**CHALLENGE**
Print all the entries verbatim.

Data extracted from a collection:
=====

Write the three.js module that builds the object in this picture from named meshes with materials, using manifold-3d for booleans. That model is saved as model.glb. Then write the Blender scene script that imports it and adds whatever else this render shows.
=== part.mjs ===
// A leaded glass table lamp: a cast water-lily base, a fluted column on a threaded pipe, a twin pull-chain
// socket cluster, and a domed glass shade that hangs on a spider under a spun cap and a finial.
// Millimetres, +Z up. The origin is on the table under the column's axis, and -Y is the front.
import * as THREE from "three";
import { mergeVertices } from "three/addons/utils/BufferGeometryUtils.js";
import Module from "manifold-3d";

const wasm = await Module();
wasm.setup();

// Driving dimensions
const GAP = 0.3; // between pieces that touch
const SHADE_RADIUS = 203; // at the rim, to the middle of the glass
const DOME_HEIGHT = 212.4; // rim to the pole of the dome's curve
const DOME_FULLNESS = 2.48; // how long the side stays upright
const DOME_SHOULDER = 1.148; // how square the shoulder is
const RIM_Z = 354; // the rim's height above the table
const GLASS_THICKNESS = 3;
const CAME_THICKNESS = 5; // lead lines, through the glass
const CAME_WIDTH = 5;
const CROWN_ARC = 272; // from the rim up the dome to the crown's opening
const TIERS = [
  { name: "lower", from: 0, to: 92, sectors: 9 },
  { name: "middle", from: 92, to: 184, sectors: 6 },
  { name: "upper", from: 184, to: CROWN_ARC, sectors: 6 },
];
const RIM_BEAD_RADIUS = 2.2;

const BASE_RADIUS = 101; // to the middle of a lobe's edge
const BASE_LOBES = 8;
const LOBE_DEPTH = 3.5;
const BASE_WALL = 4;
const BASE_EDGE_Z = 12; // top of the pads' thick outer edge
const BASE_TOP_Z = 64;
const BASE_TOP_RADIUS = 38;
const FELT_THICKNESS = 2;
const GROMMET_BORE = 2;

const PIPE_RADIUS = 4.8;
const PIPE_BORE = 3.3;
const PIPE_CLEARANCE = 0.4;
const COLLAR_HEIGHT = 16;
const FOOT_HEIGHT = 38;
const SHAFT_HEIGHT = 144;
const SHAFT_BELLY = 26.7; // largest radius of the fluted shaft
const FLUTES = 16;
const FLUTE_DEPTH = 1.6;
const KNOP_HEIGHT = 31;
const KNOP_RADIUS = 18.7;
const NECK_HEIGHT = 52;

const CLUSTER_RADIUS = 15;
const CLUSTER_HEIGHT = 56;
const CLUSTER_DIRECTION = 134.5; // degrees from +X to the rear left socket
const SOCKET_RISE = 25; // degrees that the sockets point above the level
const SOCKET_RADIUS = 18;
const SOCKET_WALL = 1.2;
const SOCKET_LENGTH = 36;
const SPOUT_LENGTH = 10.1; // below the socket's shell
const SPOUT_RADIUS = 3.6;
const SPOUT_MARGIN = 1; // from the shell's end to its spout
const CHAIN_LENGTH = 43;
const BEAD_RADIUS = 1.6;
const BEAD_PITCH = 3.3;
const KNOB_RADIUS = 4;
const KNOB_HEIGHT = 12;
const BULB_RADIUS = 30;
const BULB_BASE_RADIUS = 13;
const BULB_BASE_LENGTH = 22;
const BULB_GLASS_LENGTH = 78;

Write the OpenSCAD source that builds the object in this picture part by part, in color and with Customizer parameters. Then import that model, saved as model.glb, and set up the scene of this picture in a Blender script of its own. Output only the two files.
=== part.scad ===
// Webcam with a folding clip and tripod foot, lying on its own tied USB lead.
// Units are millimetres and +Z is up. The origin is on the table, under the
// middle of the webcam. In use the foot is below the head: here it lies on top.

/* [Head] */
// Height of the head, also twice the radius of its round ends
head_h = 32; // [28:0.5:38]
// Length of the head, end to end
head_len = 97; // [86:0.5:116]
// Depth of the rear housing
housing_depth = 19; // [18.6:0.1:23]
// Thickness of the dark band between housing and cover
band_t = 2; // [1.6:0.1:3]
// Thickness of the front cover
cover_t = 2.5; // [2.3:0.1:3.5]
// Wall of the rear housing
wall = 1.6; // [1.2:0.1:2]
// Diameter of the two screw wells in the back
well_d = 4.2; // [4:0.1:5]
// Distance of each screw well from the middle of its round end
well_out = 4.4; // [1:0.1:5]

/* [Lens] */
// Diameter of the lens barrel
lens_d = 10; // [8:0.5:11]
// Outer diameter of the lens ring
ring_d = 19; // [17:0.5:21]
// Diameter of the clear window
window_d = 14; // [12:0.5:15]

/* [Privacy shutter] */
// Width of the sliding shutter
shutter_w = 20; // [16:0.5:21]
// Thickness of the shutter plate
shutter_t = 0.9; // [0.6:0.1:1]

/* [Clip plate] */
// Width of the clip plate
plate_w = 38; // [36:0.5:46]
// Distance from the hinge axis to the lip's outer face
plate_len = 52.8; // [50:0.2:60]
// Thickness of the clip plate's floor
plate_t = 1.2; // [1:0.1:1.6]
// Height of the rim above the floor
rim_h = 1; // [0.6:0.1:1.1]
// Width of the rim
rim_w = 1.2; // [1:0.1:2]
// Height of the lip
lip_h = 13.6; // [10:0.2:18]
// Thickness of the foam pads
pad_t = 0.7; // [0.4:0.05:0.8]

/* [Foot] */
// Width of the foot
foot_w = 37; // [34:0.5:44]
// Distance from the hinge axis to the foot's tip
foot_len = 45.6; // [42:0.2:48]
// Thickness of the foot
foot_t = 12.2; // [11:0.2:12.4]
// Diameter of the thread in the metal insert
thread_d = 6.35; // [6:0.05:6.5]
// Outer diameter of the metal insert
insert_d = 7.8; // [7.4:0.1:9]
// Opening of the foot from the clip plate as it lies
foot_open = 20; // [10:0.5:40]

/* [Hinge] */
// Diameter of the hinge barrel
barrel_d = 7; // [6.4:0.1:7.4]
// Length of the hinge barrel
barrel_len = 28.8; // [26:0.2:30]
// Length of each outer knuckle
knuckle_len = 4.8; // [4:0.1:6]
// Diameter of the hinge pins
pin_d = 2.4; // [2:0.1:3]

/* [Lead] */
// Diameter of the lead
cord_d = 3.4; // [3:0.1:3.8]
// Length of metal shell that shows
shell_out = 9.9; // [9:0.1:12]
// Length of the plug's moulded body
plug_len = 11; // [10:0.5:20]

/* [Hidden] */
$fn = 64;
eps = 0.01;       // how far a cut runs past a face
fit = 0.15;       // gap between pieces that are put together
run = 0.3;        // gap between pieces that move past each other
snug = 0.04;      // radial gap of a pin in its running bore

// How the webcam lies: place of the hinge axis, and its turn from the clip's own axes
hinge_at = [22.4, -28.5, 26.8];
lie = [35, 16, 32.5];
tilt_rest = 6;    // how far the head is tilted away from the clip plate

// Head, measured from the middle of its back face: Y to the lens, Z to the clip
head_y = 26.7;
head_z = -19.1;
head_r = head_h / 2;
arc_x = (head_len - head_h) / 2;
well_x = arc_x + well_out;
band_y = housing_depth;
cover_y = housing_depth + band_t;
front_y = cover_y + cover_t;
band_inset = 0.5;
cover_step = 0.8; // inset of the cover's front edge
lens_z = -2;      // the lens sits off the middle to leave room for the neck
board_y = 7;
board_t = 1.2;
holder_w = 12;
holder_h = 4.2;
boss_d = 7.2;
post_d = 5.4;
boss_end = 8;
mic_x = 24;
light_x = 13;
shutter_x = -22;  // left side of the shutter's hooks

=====

**TASK RESPONSE**
Write the three.js module that builds the object in this picture from named meshes with materials, using manifold-3d for booleans. That model is saved as model.glb. Then write the Blender scene script that imports it and adds whatever else this render shows.
=== part.mjs ===
// A leaded glass table lamp: a cast water-lily base, a fluted column on a threaded pipe, a twin pull-chain
// socket cluster, and a domed glass shade that hangs on a spider under a spun cap and a finial.
// Millimetres, +Z up. The origin is on the table under the column's axis, and -Y is the front.
import * as THREE from "three";
import { mergeVertices } from "three/addons/utils/BufferGeometryUtils.js";
import Module from "manifold-3d";

const wasm = await Module();
wasm.setup();

// Driving dimensions
const GAP = 0.3; // between pieces that touch
const SHADE_RADIUS = 203; // at the rim, to the middle of the glass
const DOME_HEIGHT = 212.4; // rim to the pole of the dome's curve
const DOME_FULLNESS = 2.48; // how long the side stays upright
const DOME_SHOULDER = 1.148; // how square the shoulder is
const RIM_Z = 354; // the rim's height above the table
const GLASS_THICKNESS = 3;
const CAME_THICKNESS = 5; // lead lines, through the glass
const CAME_WIDTH = 5;
const CROWN_ARC = 272; // from the rim up the dome to the crown's opening
const TIERS = [
  { name: "lower", from: 0, to: 92, sectors: 9 },
  { name: "middle", from: 92, to: 184, sectors: 6 },
  { name: "upper", from: 184, to: CROWN_ARC, sectors: 6 },
];
const RIM_BEAD_RADIUS = 2.2;

const BASE_RADIUS = 101; // to the middle of a lobe's edge
const BASE_LOBES = 8;
const LOBE_DEPTH = 3.5;
const BASE_WALL = 4;
const BASE_EDGE_Z = 12; // top of the pads' thick outer edge
const BASE_TOP_Z = 64;
const BASE_TOP_RADIUS = 38;
const FELT_THICKNESS = 2;
const GROMMET_BORE = 2;

const PIPE_RADIUS = 4.8;
const PIPE_BORE = 3.3;
const PIPE_CLEARANCE = 0.4;
const COLLAR_HEIGHT = 16;
const FOOT_HEIGHT = 38;
const SHAFT_HEIGHT = 144;
const SHAFT_BELLY = 26.7; // largest radius of the fluted shaft
const FLUTES = 16;
const FLUTE_DEPTH = 1.6;
const KNOP_HEIGHT = 31;
const KNOP_RADIUS = 18.7;
const NECK_HEIGHT = 52;

const CLUSTER_RADIUS = 15;
const CLUSTER_HEIGHT = 56;
const CLUSTER_DIRECTION = 134.5; // degrees from +X to the rear left socket
const SOCKET_RISE = 25; // degrees that the sockets point above the level
const SOCKET_RADIUS = 18;
const SOCKET_WALL = 1.2;
const SOCKET_LENGTH = 36;
const SPOUT_LENGTH = 10.1; // below the socket's shell
const SPOUT_RADIUS = 3.6;
const SPOUT_MARGIN = 1; // from the shell's end to its spout
const CHAIN_LENGTH = 43;
const BEAD_RADIUS = 1.6;
const BEAD_PITCH = 3.3;
const KNOB_RADIUS = 4;
const KNOB_HEIGHT = 12;
const BULB_RADIUS = 30;
const BULB_BASE_RADIUS = 13;
const BULB_BASE_LENGTH = 22;
const BULB_GLASS_LENGTH = 78;

Write the OpenSCAD source that builds the object in this picture part by part, in color and with Customizer parameters. Then import that model, saved as model.glb, and set up the scene of this picture in a Blender script of its own. Output only the two files.
=== part.scad ===
// Webcam with a folding clip and tripod foot, lying on its own tied USB lead.
// Units are millimetres and +Z is up. The origin is on the table, under the
// middle of the webcam. In use the foot is below the head: here it lies on top.

/* [Head] */
// Height of the head, also twice the radius of its round ends
head_h = 32; // [28:0.5:38]
// Length of the head, end to end
head_len = 97; // [86:0.5:116]
// Depth of the rear housing
housing_depth = 19; // [18.6:0.1:23]
// Thickness of the dark band between housing and cover
band_t = 2; // [1.6:0.1:3]
// Thickness of the front cover
cover_t = 2.5; // [2.3:0.1:3.5]
// Wall of the rear housing
wall = 1.6; // [1.2:0.1:2]
// Diameter of the two screw wells in the back
well_d = 4.2; // [4:0.1:5]
// Distance of each screw well from the middle of its round end
well_out = 4.4; // [1:0.1:5]

/* [Lens] */
// Diameter of the lens barrel
lens_d = 10; // [8:0.5:11]
// Outer diameter of the lens ring
ring_d = 19; // [17:0.5:21]
// Diameter of the clear window
window_d = 14; // [12:0.5:15]

/* [Privacy shutter] */
// Width of the sliding shutter
shutter_w = 20; // [16:0.5:21]
// Thickness of the shutter plate
shutter_t = 0.9; // [0.6:0.1:1]

/* [Clip plate] */
// Width of the clip plate
plate_w = 38; // [36:0.5:46]
// Distance from the hinge axis to the lip's outer face
plate_len = 52.8; // [50:0.2:60]
// Thickness of the clip plate's floor
plate_t = 1.2; // [1:0.1:1.6]
// Height of the rim above the floor
rim_h = 1; // [0.6:0.1:1.1]
// Width of the rim
rim_w = 1.2; // [1:0.1:2]
// Height of the lip
lip_h = 13.6; // [10:0.2:18]
// Thickness of the foam pads
pad_t = 0.7; // [0.4:0.05:0.8]

/* [Foot] */
// Width of the foot
foot_w = 37; // [34:0.5:44]
// Distance from the hinge axis to the foot's tip
foot_len = 45.6; // [42:0.2:48]
// Thickness of the foot
foot_t = 12.2; // [11:0.2:12.4]
// Diameter of the thread in the metal insert
thread_d = 6.35; // [6:0.05:6.5]
// Outer diameter of the metal insert
insert_d = 7.8; // [7.4:0.1:9]
// Opening of the foot from the clip plate as it lies
foot_open = 20; // [10:0.5:40]

/* [Hinge] */
// Diameter of the hinge barrel
barrel_d = 7; // [6.4:0.1:7.4]
// Length of the hinge barrel
barrel_len = 28.8; // [26:0.2:30]
// Length of each outer knuckle
knuckle_len = 4.8; // [4:0.1:6]
// Diameter of the hinge pins
pin_d = 2.4; // [2:0.1:3]

/* [Lead] */
// Diameter of the lead
cord_d = 3.4; // [3:0.1:3.8]
// Length of metal shell that shows
shell_out = 9.9; // [9:0.1:12]
// Length of the plug's moulded body
plug_len = 11; // [10:0.5:20]

/* [Hidden] */
$fn = 64;
eps = 0.01;       // how far a cut runs past a face
fit = 0.15;       // gap between pieces that are put together
run = 0.3;        // gap between pieces that move past each other
snug = 0.04;      // radial gap of a pin in its running bore

// How the webcam lies: place of the hinge axis, and its turn from the clip's own axes
hinge_at = [22.4, -28.5, 26.8];
lie = [35, 16, 32.5];
tilt_rest = 6;    // how far the head is tilted away from the clip plate

// Head, measured from the middle of its back face: Y to the lens, Z to the clip
head_y = 26.7;
head_z = -19.1;
head_r = head_h / 2;
arc_x = (head_len - head_h) / 2;
well_x = arc_x + well_out;
band_y = housing_depth;
cover_y = housing_depth + band_t;
front_y = cover_y + cover_t;
band_inset = 0.5;
cover_step = 0.8; // inset of the cover's front edge
lens_z = -2;      // the lens sits off the middle to leave room for the neck
board_y = 7;
board_t = 1.2;
holder_w = 12;
holder_h = 4.2;
boss_d = 7.2;
post_d = 5.4;
boss_end = 8;
mic_x = 24;
light_x = 13;
shutter_x = -22;  // left side of the shutter's hooks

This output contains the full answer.